Ekolu Brayden Hoapili e sua namorada escaparam dos incêndios no Havaí, mas não conseguiram apagar da memória as cenas de destruição refletidas no retrovisor de seu carro, nem mesmo a tristeza de ver sua cidade em chamas.
"Era tudo vermelho, apenas poeira e vento, tão intenso como o inferno", disse à AFP Hoapili, que fugiu de Lahaina, a pequena e incendiada comunidade turística na ilha de Maui.
Sentado no porta-malas do carro onde dormem desde que conseguiram fugir das chamas, que já deixaram mais de 50 mortos, o jovem narrou a fuga dramática da comunidade costeira, quando já estava rodeada por espessas paredes de fumaça.

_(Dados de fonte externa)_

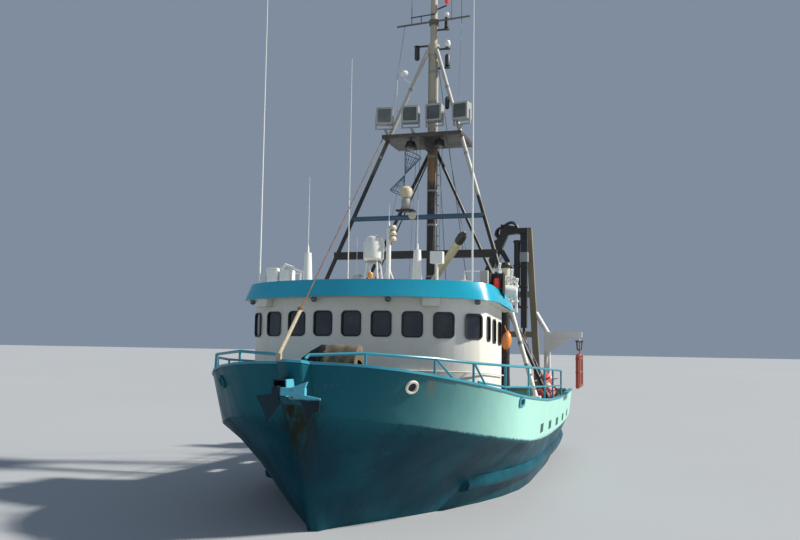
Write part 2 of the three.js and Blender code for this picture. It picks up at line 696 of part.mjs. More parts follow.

"Olhei para o posto de gasolina próximo ao nosso lote e estava pegando fogo. Só vi fumaça, cinzas caindo do céu, tudo queimando. E eu disse 'temos que ir'. Achei que ia morrer", disse ele, se dividindo entre a alegria de ter sobrevivido graças à fuga rápida e o arrependimento de não ter ficado para ajudar as pessoas.
"Sentia-me impotente e indefeso (...) Fazendo uma retrospectiva, deixei tanto para trás, tanta gente. Mas não podia correr mais riscos, porque se o fizesse, não estaria aqui", lamentou.
Ao seu lado, sua namorada, Sharmaiynne Buduan, relembra as horas angustiantes que viveu sem ter notícias de seus familiares, até que os encontrou na quinta-feira (10) em um abrigo.
"Meu mundo caiu. A cidade é onde cresci. As memórias que tinha ali, cada passo que dei em Lahaina (...) são muitas lembranças e ver todas essas fotos e vídeos de minha cidade natal sendo destruída parte meu coração. É devastador", disse a jovem de 20 anos.
- "Perdemos tudo" -
"Perdemos tudo", exclamou Buduan, apontando para seus únicos pertences no porta-malas do carro: produtos de higiene, edredons e almofadas doados, além de um ukulele.
Lahaina, com cerca de 12 mil habitantes, era um dos destinos turísticos favoritos de milhões de turistas que visitam Maui todos os anos.
Suas lojas de souvenirs, restaurantes, bares e prédios históricos foram reduzidos a cinzas pelo fogo, assim como grande parte do pitoresco calçadão onde milhares de pessoas caminhavam, assistiam ao pôr do sol e tiravam selfies.
"É um sentimento estranho. Ainda não conseguimos acreditar. É muito, muito triste. Não ficou nada (...) [Lahaina] é uma cidade fantasma", comenta Saraí Cruz, que trabalhava em um dos restaurantes mais populares da Front Street e precisou fugir com seus pais, irmã e três filhos quase sem roupas.
Em outro carro do mesmo estacionamento, do lado de fora de um dos abrigos que as autoridades abriram para receber os milhares de desalojados pelas chamas, José Victoria e a sua família tentavam processar o que tinham vivido.
"Esta era a minha casa", disse ele, mostrando fotos de um prédio reduzido a cinzas.
"Só tinha visto uma cena dessas no cinema, mas ver na vida real foi uma loucura", disse o mexicano de 35 anos, que voltou à cidade um dia depois de fugir, pois sua mãe ainda está em uma poucas áreas de Lahaina que não foram consumidas pelo fogo, mas que ainda permanecem sem energia elétrica ou conexão telefônica.
Victoria trabalhava em um restaurante de frente para a marina. "Não acredito que estava trabalhando lá na segunda-feira", disse ele.
"Eu disse adeus aos meus colegas naquela tarde. 'Até amanhã!' Mas amanhã não veio", lamentou.